Print out the material that follows word for word.

▸ **Collected material**
++++++++++++++++++++

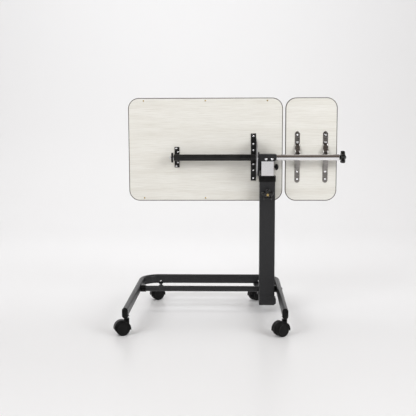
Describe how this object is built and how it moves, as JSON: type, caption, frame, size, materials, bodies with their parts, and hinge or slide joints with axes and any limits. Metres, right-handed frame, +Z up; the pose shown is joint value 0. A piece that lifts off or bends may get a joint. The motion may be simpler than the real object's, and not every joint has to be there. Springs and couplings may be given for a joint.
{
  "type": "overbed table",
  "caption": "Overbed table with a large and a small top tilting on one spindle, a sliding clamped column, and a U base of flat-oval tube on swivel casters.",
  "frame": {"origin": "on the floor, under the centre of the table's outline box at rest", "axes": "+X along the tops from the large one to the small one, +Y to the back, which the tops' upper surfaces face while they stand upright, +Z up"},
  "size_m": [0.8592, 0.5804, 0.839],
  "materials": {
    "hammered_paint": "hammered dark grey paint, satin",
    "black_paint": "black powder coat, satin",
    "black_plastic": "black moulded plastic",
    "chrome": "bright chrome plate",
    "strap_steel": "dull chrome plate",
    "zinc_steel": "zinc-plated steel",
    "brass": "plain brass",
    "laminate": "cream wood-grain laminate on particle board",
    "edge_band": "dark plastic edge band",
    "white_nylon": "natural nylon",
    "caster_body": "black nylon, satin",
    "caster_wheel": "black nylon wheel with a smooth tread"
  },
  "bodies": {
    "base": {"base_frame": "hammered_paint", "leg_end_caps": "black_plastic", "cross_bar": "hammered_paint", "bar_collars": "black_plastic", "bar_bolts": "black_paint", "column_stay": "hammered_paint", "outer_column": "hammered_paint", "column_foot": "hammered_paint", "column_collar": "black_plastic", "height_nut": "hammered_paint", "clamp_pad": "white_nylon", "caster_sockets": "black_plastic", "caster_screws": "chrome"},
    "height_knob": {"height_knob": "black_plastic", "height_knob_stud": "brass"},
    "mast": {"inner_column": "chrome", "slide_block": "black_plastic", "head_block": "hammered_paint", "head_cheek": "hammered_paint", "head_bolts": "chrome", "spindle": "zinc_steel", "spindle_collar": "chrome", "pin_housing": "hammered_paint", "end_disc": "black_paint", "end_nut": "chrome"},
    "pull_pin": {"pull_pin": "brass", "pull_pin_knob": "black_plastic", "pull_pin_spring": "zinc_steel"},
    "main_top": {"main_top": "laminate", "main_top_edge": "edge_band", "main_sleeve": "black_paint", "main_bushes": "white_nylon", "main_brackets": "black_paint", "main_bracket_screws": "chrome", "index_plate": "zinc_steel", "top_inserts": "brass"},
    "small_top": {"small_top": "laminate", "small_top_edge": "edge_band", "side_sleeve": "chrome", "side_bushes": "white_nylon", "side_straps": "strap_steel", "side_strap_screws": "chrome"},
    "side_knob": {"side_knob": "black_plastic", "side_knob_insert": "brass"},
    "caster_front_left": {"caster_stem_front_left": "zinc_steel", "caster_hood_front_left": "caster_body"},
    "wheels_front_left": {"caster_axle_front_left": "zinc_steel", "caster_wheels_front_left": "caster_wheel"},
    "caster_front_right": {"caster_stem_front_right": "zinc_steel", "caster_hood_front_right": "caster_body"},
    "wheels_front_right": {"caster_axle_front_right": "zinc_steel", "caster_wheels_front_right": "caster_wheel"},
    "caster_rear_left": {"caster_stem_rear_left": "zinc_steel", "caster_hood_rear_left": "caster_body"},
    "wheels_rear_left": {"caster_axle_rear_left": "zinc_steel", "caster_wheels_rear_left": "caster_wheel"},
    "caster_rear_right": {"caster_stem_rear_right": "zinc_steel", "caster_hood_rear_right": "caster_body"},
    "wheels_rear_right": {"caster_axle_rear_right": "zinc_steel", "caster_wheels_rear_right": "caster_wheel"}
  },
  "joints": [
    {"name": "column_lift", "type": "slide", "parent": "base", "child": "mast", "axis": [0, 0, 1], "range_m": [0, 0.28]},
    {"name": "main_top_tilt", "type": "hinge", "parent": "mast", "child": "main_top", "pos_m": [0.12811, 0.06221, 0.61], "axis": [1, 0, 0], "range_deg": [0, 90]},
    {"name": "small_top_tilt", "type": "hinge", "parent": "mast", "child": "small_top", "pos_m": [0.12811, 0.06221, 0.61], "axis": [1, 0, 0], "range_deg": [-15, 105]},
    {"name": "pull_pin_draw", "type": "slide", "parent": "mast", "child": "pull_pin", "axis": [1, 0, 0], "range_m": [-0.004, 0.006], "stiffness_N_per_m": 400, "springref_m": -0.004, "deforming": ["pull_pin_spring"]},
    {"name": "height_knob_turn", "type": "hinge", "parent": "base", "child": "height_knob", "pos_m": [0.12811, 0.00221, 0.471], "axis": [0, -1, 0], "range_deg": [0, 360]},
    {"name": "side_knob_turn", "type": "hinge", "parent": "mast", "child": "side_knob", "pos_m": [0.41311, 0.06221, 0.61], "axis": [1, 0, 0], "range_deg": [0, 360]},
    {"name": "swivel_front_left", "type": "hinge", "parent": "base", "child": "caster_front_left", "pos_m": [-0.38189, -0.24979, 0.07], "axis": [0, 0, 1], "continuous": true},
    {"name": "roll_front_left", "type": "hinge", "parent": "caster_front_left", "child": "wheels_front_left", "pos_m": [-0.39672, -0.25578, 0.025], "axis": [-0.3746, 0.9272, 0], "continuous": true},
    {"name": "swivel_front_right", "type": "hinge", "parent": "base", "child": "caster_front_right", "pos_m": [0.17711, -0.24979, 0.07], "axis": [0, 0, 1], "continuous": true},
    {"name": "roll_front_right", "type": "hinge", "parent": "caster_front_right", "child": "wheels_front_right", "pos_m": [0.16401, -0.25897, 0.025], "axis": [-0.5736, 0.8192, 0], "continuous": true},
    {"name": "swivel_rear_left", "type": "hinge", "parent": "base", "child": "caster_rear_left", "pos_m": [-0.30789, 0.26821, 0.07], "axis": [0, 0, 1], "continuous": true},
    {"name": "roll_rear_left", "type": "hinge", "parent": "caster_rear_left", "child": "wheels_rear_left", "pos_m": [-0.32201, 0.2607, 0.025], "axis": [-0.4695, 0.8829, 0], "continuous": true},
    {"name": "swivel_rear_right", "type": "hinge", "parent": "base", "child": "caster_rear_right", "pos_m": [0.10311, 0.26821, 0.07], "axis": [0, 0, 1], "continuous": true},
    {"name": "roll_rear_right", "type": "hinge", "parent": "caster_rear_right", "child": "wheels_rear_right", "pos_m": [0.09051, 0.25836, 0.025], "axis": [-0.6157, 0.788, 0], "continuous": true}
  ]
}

++++++++++++++++++++

▸ **Result for this exercise**
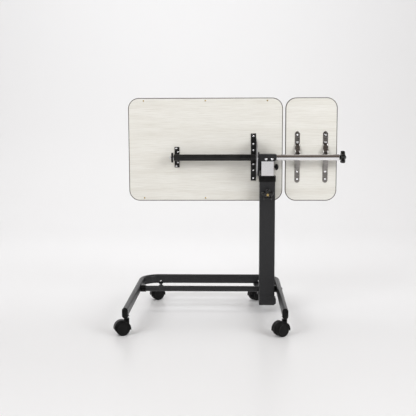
Describe how this object is built and how it moves, as JSON: type, caption, frame, size, materials, bodies with their parts, and hinge or slide joints with axes and any limits. Metres, right-handed frame, +Z up; the pose shown is joint value 0. A piece that lifts off or bends may get a joint. The motion may be simpler than the real object's, and not every joint has to be there. Springs and couplings may be given for a joint.
{
  "type": "overbed table",
  "caption": "Overbed table with a large and a small top tilting on one spindle, a sliding clamped column, and a U base of flat-oval tube on swivel casters.",
  "frame": {"origin": "on the floor, under the centre of the table's outline box at rest", "axes": "+X along the tops from the large one to the small one, +Y to the back, which the tops' upper surfaces face while they stand upright, +Z up"},
  "size_m": [0.8592, 0.5804, 0.839],
  "materials": {
    "hammered_paint": "hammered dark grey paint, satin",
    "black_paint": "black powder coat, satin",
    "black_plastic": "black moulded plastic",
    "chrome": "bright chrome plate",
    "strap_steel": "dull chrome plate",
    "zinc_steel": "zinc-plated steel",
    "brass": "plain brass",
    "laminate": "cream wood-grain laminate on particle board",
    "edge_band": "dark plastic edge band",
    "white_nylon": "natural nylon",
    "caster_body": "black nylon, satin",
    "caster_wheel": "black nylon wheel with a smooth tread"
  },
  "bodies": {
    "base": {"base_frame": "hammered_paint", "leg_end_caps": "black_plastic", "cross_bar": "hammered_paint", "bar_collars": "black_plastic", "bar_bolts": "black_paint", "column_stay": "hammered_paint", "outer_column": "hammered_paint", "column_foot": "hammered_paint", "column_collar": "black_plastic", "height_nut": "hammered_paint", "clamp_pad": "white_nylon", "caster_sockets": "black_plastic", "caster_screws": "chrome"},
    "height_knob": {"height_knob": "black_plastic", "height_knob_stud": "brass"},
    "mast": {"inner_column": "chrome", "slide_block": "black_plastic", "head_block": "hammered_paint", "head_cheek": "hammered_paint", "head_bolts": "chrome", "spindle": "zinc_steel", "spindle_collar": "chrome", "pin_housing": "hammered_paint", "end_disc": "black_paint", "end_nut": "chrome"},
    "pull_pin": {"pull_pin": "brass", "pull_pin_knob": "black_plastic", "pull_pin_spring": "zinc_steel"},
    "main_top": {"main_top": "laminate", "main_top_edge": "edge_band", "main_sleeve": "black_paint", "main_bushes": "white_nylon", "main_brackets": "black_paint", "main_bracket_screws": "chrome", "index_plate": "zinc_steel", "top_inserts": "brass"},
    "small_top": {"small_top": "laminate", "small_top_edge": "edge_band", "side_sleeve": "chrome", "side_bushes": "white_nylon", "side_straps": "strap_steel", "side_strap_screws": "chrome"},
    "side_knob": {"side_knob": "black_plastic", "side_knob_insert": "brass"},
    "caster_front_left": {"caster_stem_front_left": "zinc_steel", "caster_hood_front_left": "caster_body"},
    "wheels_front_left": {"caster_axle_front_left": "zinc_steel", "caster_wheels_front_left": "caster_wheel"},
    "caster_front_right": {"caster_stem_front_right": "zinc_steel", "caster_hood_front_right": "caster_body"},
    "wheels_front_right": {"caster_axle_front_right": "zinc_steel", "caster_wheels_front_right": "caster_wheel"},
    "caster_rear_left": {"caster_stem_rear_left": "zinc_steel", "caster_hood_rear_left": "caster_body"},
    "wheels_rear_left": {"caster_axle_rear_left": "zinc_steel", "caster_wheels_rear_left": "caster_wheel"},
    "caster_rear_right": {"caster_stem_rear_right": "zinc_steel", "caster_hood_rear_right": "caster_body"},
    "wheels_rear_right": {"caster_axle_rear_right": "zinc_steel", "caster_wheels_rear_right": "caster_wheel"}
  },
  "joints": [
    {"name": "column_lift", "type": "slide", "parent": "base", "child": "mast", "axis": [0, 0, 1], "range_m": [0, 0.28]},
    {"name": "main_top_tilt", "type": "hinge", "parent": "mast", "child": "main_top", "pos_m": [0.12811, 0.06221, 0.61], "axis": [1, 0, 0], "range_deg": [0, 90]},
    {"name": "small_top_tilt", "type": "hinge", "parent": "mast", "child": "small_top", "pos_m": [0.12811, 0.06221, 0.61], "axis": [1, 0, 0], "range_deg": [-15, 105]},
    {"name": "pull_pin_draw", "type": "slide", "parent": "mast", "child": "pull_pin", "axis": [1, 0, 0], "range_m": [-0.004, 0.006], "stiffness_N_per_m": 400, "springref_m": -0.004, "deforming": ["pull_pin_spring"]},
    {"name": "height_knob_turn", "type": "hinge", "parent": "base", "child": "height_knob", "pos_m": [0.12811, 0.00221, 0.471], "axis": [0, -1, 0], "range_deg": [0, 360]},
    {"name": "side_knob_turn", "type": "hinge", "parent": "mast", "child": "side_knob", "pos_m": [0.41311, 0.06221, 0.61], "axis": [1, 0, 0], "range_deg": [0, 360]},
    {"name": "swivel_front_left", "type": "hinge", "parent": "base", "child": "caster_front_left", "pos_m": [-0.38189, -0.24979, 0.07], "axis": [0, 0, 1], "continuous": true},
    {"name": "roll_front_left", "type": "hinge", "parent": "caster_front_left", "child": "wheels_front_left", "pos_m": [-0.39672, -0.25578, 0.025], "axis": [-0.3746, 0.9272, 0], "continuous": true},
    {"name": "swivel_front_right", "type": "hinge", "parent": "base", "child": "caster_front_right", "pos_m": [0.17711, -0.24979, 0.07], "axis": [0, 0, 1], "continuous": true},
    {"name": "roll_front_right", "type": "hinge", "parent": "caster_front_right", "child": "wheels_front_right", "pos_m": [0.16401, -0.25897, 0.025], "axis": [-0.5736, 0.8192, 0], "continuous": true},
    {"name": "swivel_rear_left", "type": "hinge", "parent": "base", "child": "caster_rear_left", "pos_m": [-0.30789, 0.26821, 0.07], "axis": [0, 0, 1], "continuous": true},
    {"name": "roll_rear_left", "type": "hinge", "parent": "caster_rear_left", "child": "wheels_rear_left", "pos_m": [-0.32201, 0.2607, 0.025], "axis": [-0.4695, 0.8829, 0], "continuous": true},
    {"name": "swivel_rear_right", "type": "hinge", "parent": "base", "child": "caster_rear_right", "pos_m": [0.10311, 0.26821, 0.07], "axis": [0, 0, 1], "continuous": true},
    {"name": "roll_rear_right", "type": "hinge", "parent": "caster_rear_right", "child": "wheels_rear_right", "pos_m": [0.09051, 0.25836, 0.025], "axis": [-0.6157, 0.788, 0], "continuous": true}
  ]
}